The algorithm checks if the $b_{buggy}$ candidate failed in Travis (line 4). If it did, and if the $diff$ (changes) between the commits that triggered the two builds contains Java source code file, but does not contain test file (line 5), the pair ( $b_{buggy}$ , $b_{patched}$ ) is successfully returned (line 6), because such pair of builds can fit in case #1 (failing-passing builds with no test changes). If the $b_{buggy}$ candidate passed in Travis (line 8), and if the $diff$ between the commits contains Java source code file and test file (line 9), the pair ( $b_{buggy}$ , $b_{patched}$ ) is successfully returned (line 10), because such pair of builds can fit in case #2 (passing-passing builds with test changes). The pairs of builds collected with this algorithm compose the input for Phase II–Reproduction.

III-B Phase II–Reproduction

The goal of this phase is to test if the pairs of builds obtained in Phase I–Build Scanning fit in one of the two cases presented in Section II-B. To do so, we submit each pair of builds to the reproduction process, which consists of building both program versions from the build pair, running tests, and observing the test results. If a test failure is found only in the program version from the $b_{buggy}$ candidate, but not in the one from the $b_{patched}$ candidate, a bug and its patch were reproduced.

To perform the reproduction, we designed and implemented a pipeline of steps. Algorithm 2 presents the core steps for a given build pair candidate ( $b_{buggy}$ , $b_{patched}$ ). This algorithm has two main phases: the pipeline construction (line 1 to 20) and the pipeline execution (line 21 to 28). The pipeline construction consists of creating a sequence of steps that should be further executed in order, which are stored in the variable $pipeline$ (line 1). The pipeline execution consists of running the $pipeline$ step by step. If any step fails, the execution of the pipeline is aborted (line 25). Otherwise, the execution of the pipeline ends with success (line 28), meaning that a test failure was found in the program version from the $b_{buggy}$ candidate, and no test failure was found in the program version from the $b_{patched}$ candidate. Note that some pipeline steps are responsible for storing data by committing and pushing to a GitHub repository, according to the design for storing bugs described in Section II-E. These steps are in Algorithm 3 and Algorithm 4, which are called from the main reproduction algorithm (Algorithm 2) in lines 14 and 20. We separated these steps from the main algorithm to make easier to understand the core steps of the reproduction process presented in Algorithm 2, but yet providing the completeness of the process.

The general idea of Algorithm 2 is to try to reproduce a test failure from the source code of the $b_{buggy}$ candidate first, and then a passing test suite from the source code of the $b_{patched}$ candidate.

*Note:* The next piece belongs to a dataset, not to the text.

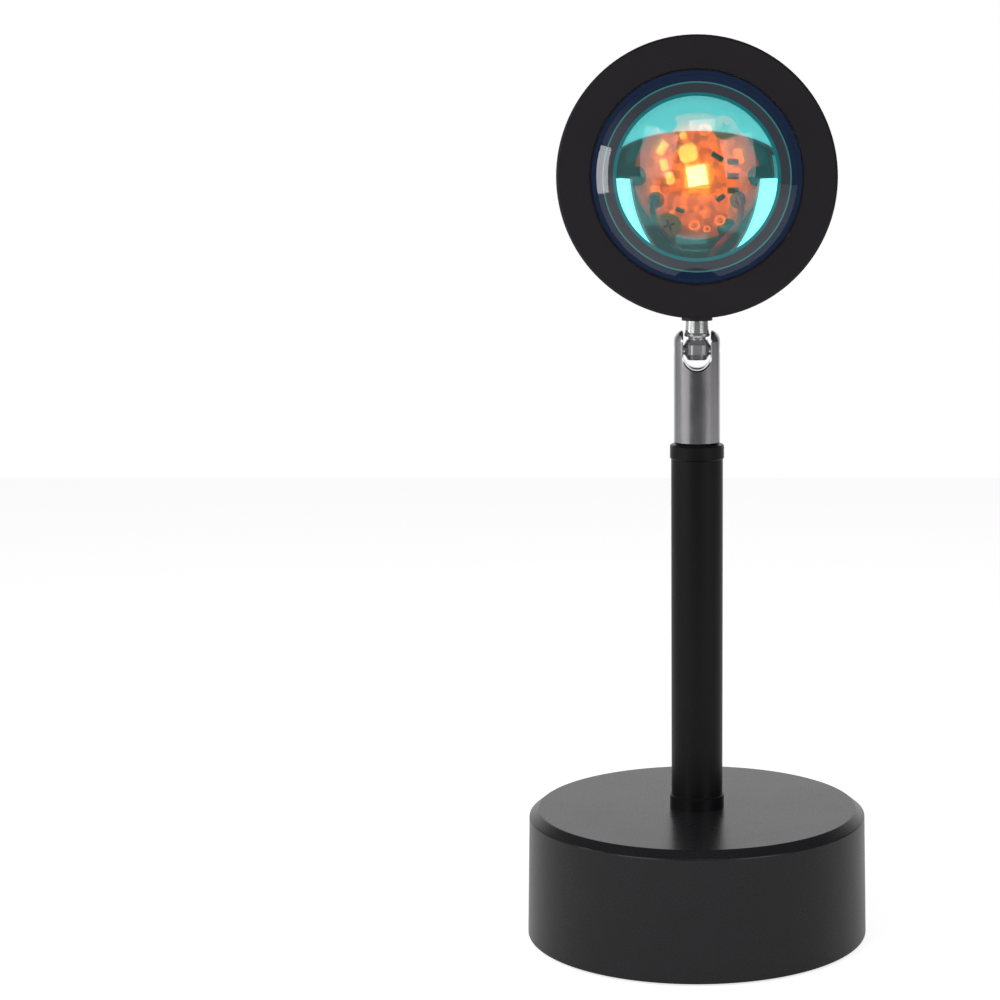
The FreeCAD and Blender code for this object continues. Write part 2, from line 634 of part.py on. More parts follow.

To do so, the algorithm first makes a local copy of the remote GitHub repository where the pair of builds were triggered from (line 2). Then, the algorithm checks out the repository to the point of interest in the project history. If the $b_{buggy}$ candidate failed in Travis (i.e. the pair of builds is in case #1), the algorithm checks out the commit that triggered $b_{buggy}$ (line 5), in order to test the source code from $b_{buggy}$ with the tests from $b_{buggy}$ . If the $b_{buggy}$ candidate passed in Travis (i.e. the pair of builds is in case #2), the algorithm first checks out the commit that triggered $b_{patched}$ (line 7), which contains the tests to be executed in the source code from $b_{buggy}$ . Then, the computation of source code and test code directories is performed (line 8), so that only the source code files from the commit that triggered $b_{buggy}$ are checked out (line 9), in order to test the source code from $b_{buggy}$ with the tests from $b_{patched}$ .

After the checking out steps, the algorithm builds the project (line 11), runs tests (line 12), and analyzes the test results (line 13). Since the $b_{buggy}$ candidate is being tested, at least one test case must fail. If it does happen, it means that the algorithm found a reproducible bug, and its execution continues in order to try the reproduction of a passing test suite from the $b_{patched}$ candidate. Then, it checks out the commit that triggered $b_{patched}$ (line 16), builds the project (line 17), runs tests (line 18), and analyzes the test results (line 19). Since the $b_{patched}$ candidate is being tested, all tests must pass. If it does happen, it means that the algorithm reproduced the patch for the bug. At the end of a successful reproduction attempt, a branch is created in a GitHub repository given as input to the algorithm, according to the design presented in Section II-E.

III-C Phase III–Validation

To include a branch generated in Phase II–Reproduction in the Bears-benchmark repository, a pull request should be created with such branch (see Figure 1), using the special branch “pr-add-bug” as base branch. Once a pull request is open, it is validated in two steps:

Automated validation. The creation of the pull request triggers a build in Travis, which runs a set of scripts to check if the content in the pull request (from the branch) is valid. One checking script is, for instance, that the commit with the buggy program version (commit #1 in Table I) has test failures when the tests are executed on it.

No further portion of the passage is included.